* _Task description_: Reproduce each line of the listing exactly.

● ● ● ● ●

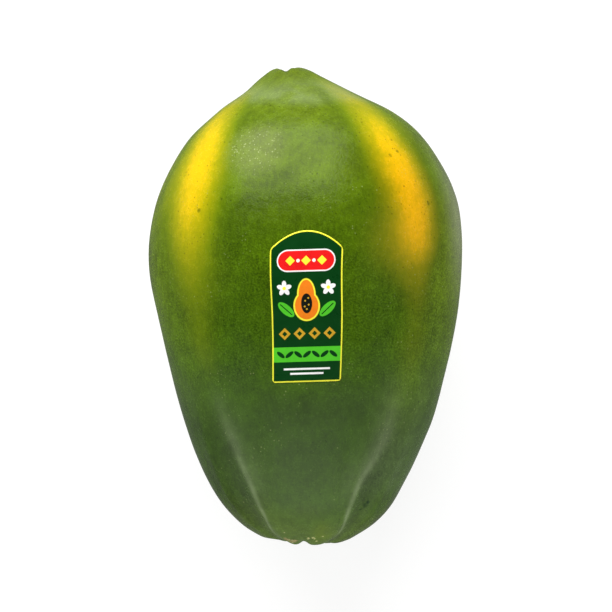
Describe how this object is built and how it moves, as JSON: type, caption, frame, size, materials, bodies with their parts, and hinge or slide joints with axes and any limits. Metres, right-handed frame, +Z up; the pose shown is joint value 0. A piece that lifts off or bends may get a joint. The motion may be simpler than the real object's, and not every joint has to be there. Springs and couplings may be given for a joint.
{
  "type": "papaya",
  "caption": "Whole unripe papaya lying on its side, green with yellow ripening streaks, furrowed at the stem end, with a small oblong fruit label stuck on its upper side.",
  "frame": {"origin": "middle of the fruit's box at the surface that it rests on", "axes": "+Y from the stem end towards the blossom end, +Z up through the middle of the label's side, +X to the right seen from above with the blossom end away"},
  "size_m": [0.1454, 0.2198, 0.1381],
  "materials": {
    "papaya_skin": "waxy, satin",
    "label_film": "printed film, semi-gloss"
  },
  "bodies": {
    "root": {"papaya": "papaya_skin", "label": "label_film"}
  },
  "joints": []
}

● ● ● ● ●

* _Response_:
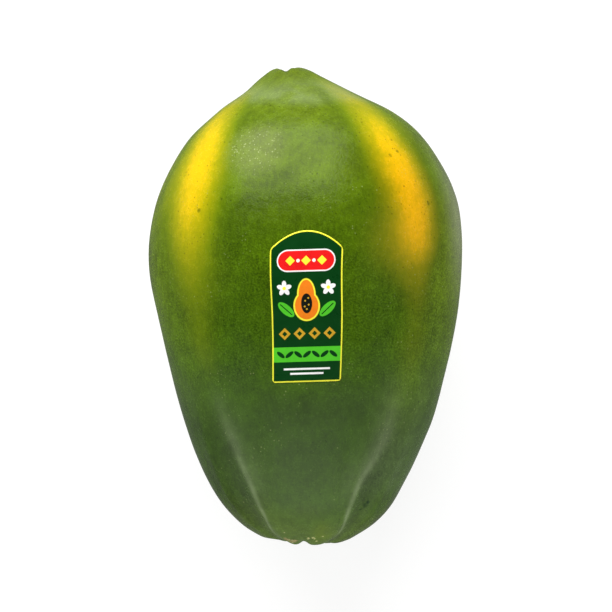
Describe how this object is built and how it moves, as JSON: type, caption, frame, size, materials, bodies with their parts, and hinge or slide joints with axes and any limits. Metres, right-handed frame, +Z up; the pose shown is joint value 0. A piece that lifts off or bends may get a joint. The motion may be simpler than the real object's, and not every joint has to be there. Springs and couplings may be given for a joint.
{
  "type": "papaya",
  "caption": "Whole unripe papaya lying on its side, green with yellow ripening streaks, furrowed at the stem end, with a small oblong fruit label stuck on its upper side.",
  "frame": {"origin": "middle of the fruit's box at the surface that it rests on", "axes": "+Y from the stem end towards the blossom end, +Z up through the middle of the label's side, +X to the right seen from above with the blossom end away"},
  "size_m": [0.1454, 0.2198, 0.1381],
  "materials": {
    "papaya_skin": "waxy, satin",
    "label_film": "printed film, semi-gloss"
  },
  "bodies": {
    "root": {"papaya": "papaya_skin", "label": "label_film"}
  },
  "joints": []
}